Willson Contreras pumped his fist once he released the ball from his right hand, the momentum carrying him in a way where he started celebrating with his back almost turned to second base. The Cubs catcher didn’t need to watch the play all the way through to know how it would end.
That ninth-inning snapshot on Monday night at Wrigley Field showed how confident Contreras has become, why the Cubs believe he can be a frontline catcher for years to come, if not their answer to Yadier Molina in a rivalry that stretches all the way back to 1892 and changed during last year’s playoff celebration in Chicago.
The St. Louis Cardinals hung on for the 3-2 victory, but they might have to start running through Contreras, who moments after throwing out Matt Carpenter tagged out Aledmys Diaz at home plate, finishing the play after strong throws from Kris Bryant and Addison Russell on a double to left-center field.
“You’re always going to see me with high energy,” Contreras said. “If a runner is trying to score on my plate – if they make a good throw – they won’t score on my plate. It’s my house. It’s my team. I will do everything for my team.”
Playing on national TV, Contreras got a standing ovation before his first at-bat at Wrigley Field on Sunday night, and then drilled the first pitch he saw into the center-field bleachers for a pinch-hit, two-run homer in a win over the Pittsburgh Pirates. Before making his first big-league start on Monday, Molina welcomed Contreras to The Show, saying congratulations and good luck.
“I think he’s going to be a superstar, both defensively and offensively,” said Bryant, an All-Star third baseman and the National League’s reigning Rookie of the Year. “The kid’s a stud. You just can tell he loves playing baseball. He hits a homer and he goes down and catches bullpens. He just lives and breathes it.”
That’s good, because as much as veterans Miguel Montero and David Ross are here to help, the Cubs will still give Contreras a crash course on catching at this level.
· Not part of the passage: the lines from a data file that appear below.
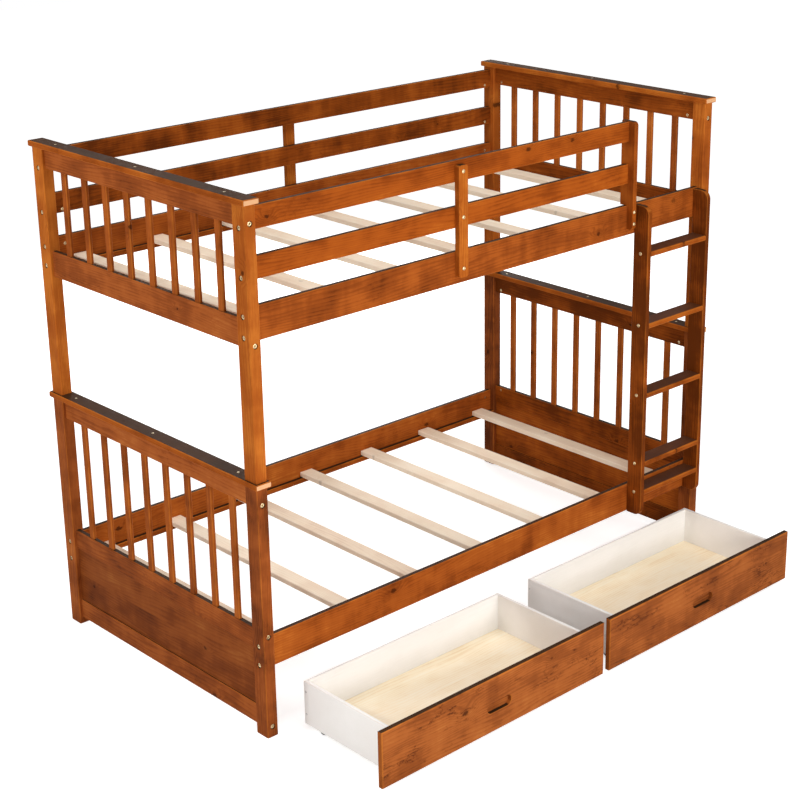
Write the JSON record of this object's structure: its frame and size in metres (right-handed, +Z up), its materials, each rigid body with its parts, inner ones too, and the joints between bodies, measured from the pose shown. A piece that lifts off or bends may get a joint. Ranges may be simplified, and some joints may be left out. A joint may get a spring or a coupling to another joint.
{
  "type": "bunk bed",
  "caption": "Stained timber bunk bed with slatted decks, spindle ends over solid panels, guard rails, an end ladder and rolling drawers that slide under the lower bed.",
  "frame": {"origin": "middle of the front left post's sole, on the floor", "axes": "+X along the bed from the left end to the ladder end, +Y from the front across to the back, +Z up"},
  "size_m": [2.016, 1.526, 1.642],
  "materials": {
    "stained_pine": "stained and varnished, satin",
    "slat_pine": "planed, unfinished",
    "drawer_box": "thin clear sealer, matt",
    "drawer_floor": "thin clear sealer, matt",
    "bracket_steel": "zinc plated, satin",
    "wheel_plastic": "moulded, matt",
    "pin_steel": "bright drawn"
  },
  "bodies": {
    "bed_frame": {"back_guard_boards": "stained_pine", "back_guard_strut": "stained_pine", "front_guard_boards": "stained_pine", "front_guard_end_strut": "stained_pine", "front_guard_strut": "stained_pine", "ladder_treads": "stained_pine", "left_ladder_stile": "stained_pine", "lower_back_side_rail": "stained_pine", "lower_front_side_rail": "stained_pine", "lower_left_back_post": "stained_pine", "lower_left_bottom_rail": "stained_pine", "lower_left_cap": "stained_pine", "lower_left_front_post": "stained_pine", "lower_left_middle_rail": "stained_pine", "lower_left_panel": "stained_pine", "lower_left_spindles": "stained_pine", "lower_left_top_rail": "stained_pine", "lower_right_back_post": "stained_pine", "lower_right_bottom_rail": "stained_pine", "lower_right_cap": "stained_pine", "lower_right_front_post": "stained_pine", "lower_right_middle_rail": "stained_pine", "lower_right_panel": "stained_pine", "lower_right_spindles": "stained_pine", "lower_right_top_rail": "stained_pine", "lower_slat_ledges": "stained_pine", "lower_slats": "slat_pine", "post_pins": "pin_steel", "right_ladder_stile": "stained_pine", "upper_back_side_rail": "stained_pine", "upper_front_side_rail": "stained_pine", "upper_left_back_post": "stained_pine", "upper_left_bottom_rail": "stained_pine", "upper_left_cap": "stained_pine", "upper_left_front_post": "stained_pine", "upper_left_spindles": "stained_pine", "upper_left_top_rail": "stained_pine", "upper_right_back_post": "stained_pine", "upper_right_bottom_rail": "stained_pine", "upper_right_cap": "stained_pine", "upper_right_front_post": "stained_pine", "upper_right_spindles": "stained_pine", "upper_right_top_rail": "stained_pine", "upper_slat_ledges": "stained_pine", "upper_slats": "slat_pine"},
    "left_drawer": {"left_drawer_back": "drawer_box", "left_drawer_casters": "bracket_steel", "left_drawer_floor": "drawer_floor", "left_drawer_front": "stained_pine", "left_drawer_sides": "drawer_box"},
    "left_drawer_front_wheels": {"left_drawer_front_wheels": "wheel_plastic"},
    "left_drawer_rear_wheels": {"left_drawer_rear_wheels": "wheel_plastic"},
    "right_drawer": {"right_drawer_back": "drawer_box", "right_drawer_casters": "bracket_steel", "right_drawer_floor": "drawer_floor", "right_drawer_front": "stained_pine", "right_drawer_sides": "drawer_box"},
    "right_drawer_front_wheels": {"right_drawer_front_wheels": "wheel_plastic"},
    "right_drawer_rear_wheels": {"right_drawer_rear_wheels": "wheel_plastic"}
  },
  "joints": [
    {"name": "left_drawer_slide", "type": "slide", "parent": "bed_frame", "child": "left_drawer", "axis": [0, 1, 0], "range_m": [0, 0.4675]},
    {"name": "left_drawer_front_wheels_roll", "type": "hinge", "parent": "left_drawer", "child": "left_drawer_front_wheels", "pos_m": [0.5015, -0.3985, 0.0165], "axis": [1, 0, 0], "continuous": true},
    {"name": "left_drawer_rear_wheels_roll", "type": "hinge", "parent": "left_drawer", "child": "left_drawer_rear_wheels", "pos_m": [0.5015, -0.1235, 0.0165], "axis": [1, 0, 0], "continuous": true},
    {"name": "right_drawer_slide", "type": "slide", "parent": "bed_frame", "child": "right_drawer", "axis": [0, 1, 0], "range_m": [0, 0.4675]},
    {"name": "right_drawer_front_wheels_roll", "type": "hinge", "parent": "right_drawer", "child": "right_drawer_front_wheels", "pos_m": [1.4595, -0.3985, 0.0165], "axis": [1, 0, 0], "continuous": true},
    {"name": "right_drawer_rear_wheels_roll", "type": "hinge", "parent": "right_drawer", "child": "right_drawer_rear_wheels", "pos_m": [1.4595, -0.1235, 0.0165], "axis": [1, 0, 0], "continuous": true}
  ],
  "couplings": [
    {"joint": "left_drawer_front_wheels_roll", "follows": "left_drawer_slide", "rad_per_m": -60.606},
    {"joint": "left_drawer_rear_wheels_roll", "follows": "left_drawer_slide", "rad_per_m": -60.606},
    {"joint": "right_drawer_front_wheels_roll", "follows": "right_drawer_slide", "rad_per_m": -60.606},
    {"joint": "right_drawer_rear_wheels_roll", "follows": "right_drawer_slide", "rad_per_m": -60.606}
  ]
}
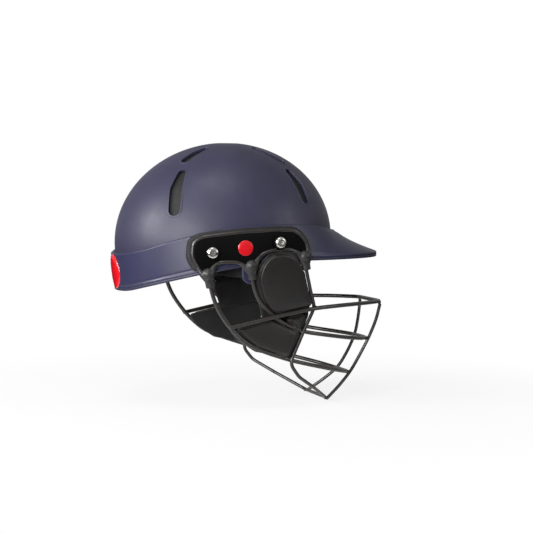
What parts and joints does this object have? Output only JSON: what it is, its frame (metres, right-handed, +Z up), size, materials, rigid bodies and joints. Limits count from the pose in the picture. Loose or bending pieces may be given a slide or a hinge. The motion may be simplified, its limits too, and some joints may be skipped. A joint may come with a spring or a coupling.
{
  "type": "cricket helmet",
  "caption": "Batting helmet with a vented hard dome, a peaked lower shell, side plates and a height-adjustable welded steel face guard with cheek pads and a chin strap",
  "frame": {"origin": "middle of the dome's widest ring, where the wearer's head sits", "axes": "+Z up, -Y to the front where the face looks, +X to the wearer's left"},
  "size_m": [0.2316, 0.3054, 0.2871],
  "materials": {
    "dome_shell_plastic": "matte",
    "lower_shell_plastic": "satin",
    "trim_black": "matte",
    "badge_red": "gloss",
    "mesh_grey": "matte",
    "foam_charcoal": "matte",
    "towelling_black": "matte",
    "zinc_steel": "satin",
    "nickel": "polished",
    "black_nickel": "gloss",
    "wire_steel": "satin",
    "webbing_black": "matte",
    "buckle_black": "satin",
    "rubber_black": "matte",
    "plate_black": "gloss",
    "pad_skin": "satin"
  },
  "bodies": {
    "helmet": {"dome_shell": "dome_shell_plastic", "lower_shell": "lower_shell_plastic", "crown_disc": "trim_black", "peak_trim": "trim_black", "rear_trim": "trim_black", "rear_badge": "badge_red", "vent_mesh": "mesh_grey", "foam_liner": "foam_charcoal", "front_sweatband": "towelling_black", "rear_comfort_pad": "towelling_black", "crown_pad": "towelling_black", "side_comfort_pad_left": "towelling_black", "side_comfort_pad_right": "towelling_black", "gasket_left": "rubber_black", "gasket_right": "rubber_black", "tee_nuts": "zinc_steel", "plate_washers": "black_nickel", "strap_rivets": "nickel"},
    "face_guard": {"side_plate_left": "plate_black", "side_plate_right": "plate_black", "side_frame_left": "wire_steel", "side_frame_right": "wire_steel", "boots_left": "rubber_black", "boots_right": "rubber_black", "side_badge_left": "badge_red", "side_badge_right": "badge_red", "upper_cheek_pad_left": "pad_skin", "upper_cheek_pad_right": "pad_skin", "front_cheek_pad_left": "pad_skin", "front_cheek_pad_right": "pad_skin", "lower_cheek_pad_left": "pad_skin", "lower_cheek_pad_right": "pad_skin", "upper_cheek_liner_left": "towelling_black", "upper_cheek_liner_right": "towelling_black", "lower_cheek_liner_left": "towelling_black", "lower_cheek_liner_right": "towelling_black", "low_bar": "wire_steel", "middle_bar": "wire_steel", "front_wire": "wire_steel", "top_bar": "wire_steel", "uprights": "wire_steel"},
    "chin_strap": {"chin_strap_short": "webbing_black", "chin_strap_long": "webbing_black", "buckle_socket": "buckle_black", "buckle_plug": "buckle_black", "strap_slider": "buckle_black", "chin_cup": "rubber_black"},
    "front_plate_screw_left_body": {"front_plate_screw_left": "nickel"},
    "rear_plate_screw_left_body": {"rear_plate_screw_left": "nickel"},
    "front_plate_screw_right_body": {"front_plate_screw_right": "nickel"},
    "rear_plate_screw_right_body": {"rear_plate_screw_right": "nickel"}
  },
  "joints": [
    {"name": "guard_height", "type": "slide", "parent": "helmet", "child": "face_guard", "axis": [0, 0, 1], "range_m": [-0.004, 0.001]},
    {"name": "front_screw_turn_left", "type": "hinge", "parent": "helmet", "child": "front_plate_screw_left_body", "pos_m": [0.10736, -0.0313, 0.0001], "axis": [0.9907, -0.1361, 0], "continuous": true},
    {"name": "rear_screw_turn_left", "type": "hinge", "parent": "helmet", "child": "rear_plate_screw_left_body", "pos_m": [0.10574, 0.0414, -0.0098], "axis": [0.9837, 0.18, 0], "continuous": true},
    {"name": "front_screw_turn_right", "type": "hinge", "parent": "helmet", "child": "front_plate_screw_right_body", "pos_m": [-0.10736, -0.0313, 0.0001], "axis": [-0.9907, -0.1361, 0], "continuous": true},
    {"name": "rear_screw_turn_right", "type": "hinge", "parent": "helmet", "child": "rear_plate_screw_right_body", "pos_m": [-0.10574, 0.0414, -0.0098], "axis": [-0.9837, 0.18, 0], "continuous": true},
    {"name": "chin_strap_swing", "type": "hinge", "parent": "helmet", "child": "chin_strap", "pos_m": [0, -0.018, -0.034], "axis": [-1, 0, 0], "range_deg": [0, 110]}
  ]
}
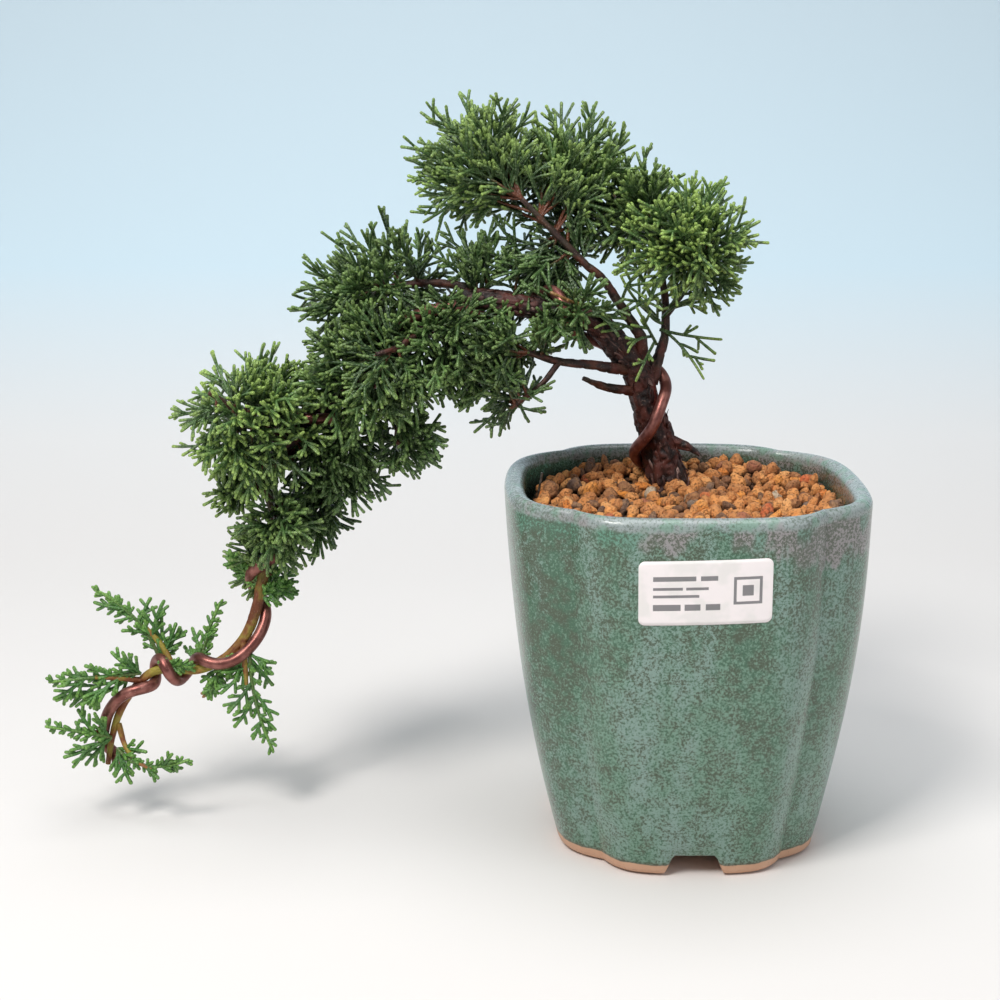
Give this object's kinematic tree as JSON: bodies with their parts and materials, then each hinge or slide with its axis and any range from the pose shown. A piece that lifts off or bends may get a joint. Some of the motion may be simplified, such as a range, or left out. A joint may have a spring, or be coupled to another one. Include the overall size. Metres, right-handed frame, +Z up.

And Contreras recognizes the challenges in working with big-name, established pitchers like John Lackey.
“I’m calling the shots,” Contreras said playfully, repeating back part of a reporter’s question. “But I don’t know if he’s going to throw it.”
Lackey (7-3, 2.78 ERA) allowed all three runs within the first three innings – and then made enough adjustments to shut down the Cardinals (36-33) for the next three innings. Contreras went 1-for-4 with a two-out RBI single off St. Louis lefty Jaime Garcia in the third inning – and also grounded into a double play against Seung Hwan Oh in the eighth inning.
In summoning Contreras last week from Triple-A Iowa – where he hit .350 and put up a 1.030 OPS in 54 games – the Cubs (47-21) had more concerns about how he would make the transition on defense than where his bat would fit in this lineup.
“He was pretty excited,” Lackey said. “The talent is there, for sure. Things are going to slow down for him. It’ll get better. It was a good first step. And, yeah, he was pretty excited.”
But for a team with well-documented issues trying to control the running game, there was Contreras showing off his rocket arm in the ninth inning, the Cubs knowing it will be a game of inches in the playoffs.
“That had some hair on it,” said manager Joe Maddon, who also thought the Cardinals might have mixed up their signs on that play. “It was absolutely accurate. And you look through that crystal ball in the future, you can see a lot more of that. He’s a game-changer where the other team will not (run). They won’t go.”